3.7.14 The overall demand for electricity may also rise to meet the new heat pump demand, where heat pumps are replacing oil or gas boilers. This has the potential to create capacity issues for local electricity supply networks. Conversely, where heat pumps are replacing electric storage heating or electric immersion heaters, there should be a reduction in the consumption from the mains. The final result on mains electricity consumption is unclear, and the technology does require the constant availability of electricity from the grid.

3.7.15 Specifically considering community groups and landowners, community groups will be in a similar position to private householders and small businesses. If they have an existing building with a heat requirement, then when their existing heating system becomes due for renewal an appraisal of the options will be made. Heat pumps will be applicable in a number of cases, especially where the building is currently thermally efficient, or could be made so. For community new builds, heat pumps are a clear option if the building heat profile demonstrates a relatively constant load, especially if RHI will underwrite the costs and incentivise the decision to go for a heat pump installation. Projects in off-gas areas will see the most financial benefit.

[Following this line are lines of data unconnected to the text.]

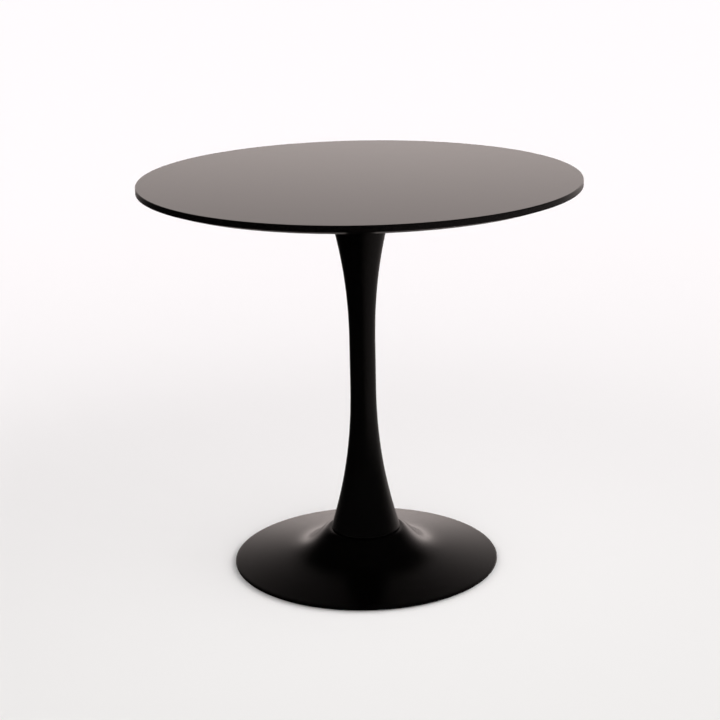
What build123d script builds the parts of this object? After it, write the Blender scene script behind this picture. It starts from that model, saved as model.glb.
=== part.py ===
from build123d import *
import os
from math import exp, radians, sin, cos, sqrt, tan

# Round pedestal table. Millimetres, +Z up, origin on the floor under the column's axis.
# A round board stands on a trumpet column and a flared pressed foot. One long tie rod clamps
# the mounting plate, column, foot shell and ballast together. Four screw glides level it.

# ---- driving dimensions ----------------------------------------------------------------------
table_height = 735.0
clearance = 0.05                # radial, between a thread and its hole
bolt_hole_clearance = 0.3       # radial, where a bolt only passes through
blind_hole_extra = 1.0          # depth left free beyond an insert or a screw's tip

top_diameter = 800.0
top_thickness = 18.0
top_band = 11.0                 # upright part of the board's edge
top_bevel_width = 20.0          # how far the bevel under the edge runs in
top_arris = 1.0

plate_diameter = 250.0
plate_thickness = 4.0
plate_round = 1.5
plate_bolt_circle = 205.0
plate_bolts = 8

insert_diameter = 9.0
insert_length = 11.0
insert_flange = 12.0
insert_flange_thickness = 1.0

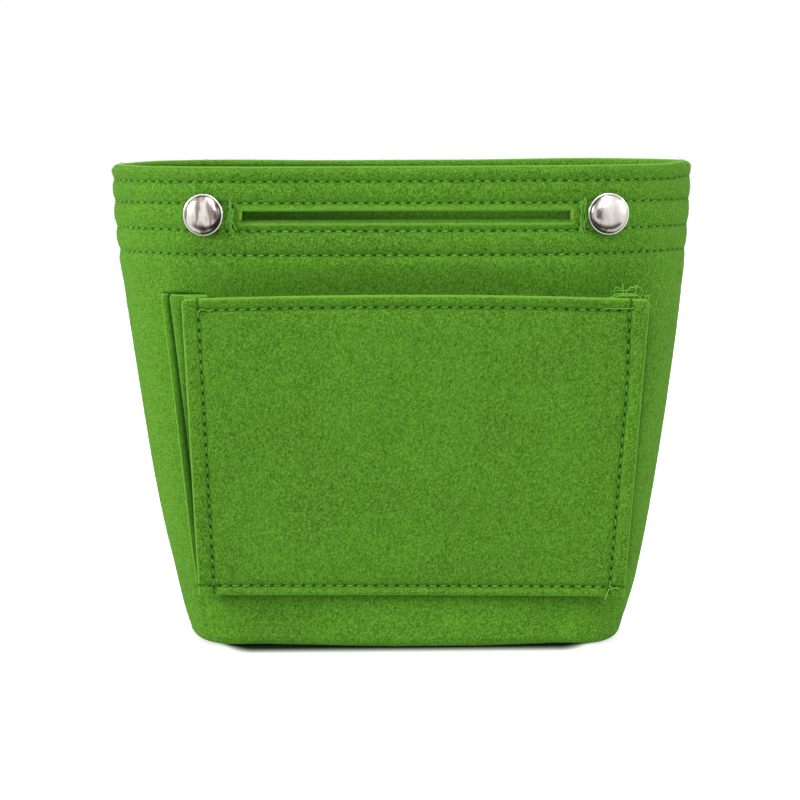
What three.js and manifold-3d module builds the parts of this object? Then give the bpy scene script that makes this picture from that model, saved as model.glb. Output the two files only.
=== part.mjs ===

3.7.16 If the RHI was made a certainty, community groups may consider that funding some of the additional costs of a heat pump installation by loan would be acceptable, although even with the RHI, the cost and payback period of a single installation may not be sufficient to make the transaction particularly appealing to a traditional lender. The same is true of their appeal to, for example, a community energy company which is looking to make an investment in energy production. The simple metric is that, the more energy a building uses, the more income there is likely to be from the RHI (subject to the design of the final scheme), and buildings where heat pump technology will find a home will not necessarily generate financially attractive returns.

3.7.17 Landowners have no specific extra benefits as regards this technology, although access to land and/or ponds would permit a householder to install a ground source or water source heat pump. This would be likely to have a higher and more constant coefficient of performance and a longer payment period for RHI. Permitted development rights, where air source heat pumps can be installed without the need for local authority consent, are more likely to apply in less dense housing/built up areas too.

3.7.18 The low capital cost of a heat pump, compared to a wind turbine, coupled with the economics of the payback and the lack of appropriate heat demands on most farms/estates, mean that heat pumps are unlikely to see rapid deployment in these settings as a revenue-generating technology, as landowners will be more likely to focus on the technologies which offer a better return on capital. They will, however, see reasonable uptake as heating sources on a purely invest to save basis in suitable applications. .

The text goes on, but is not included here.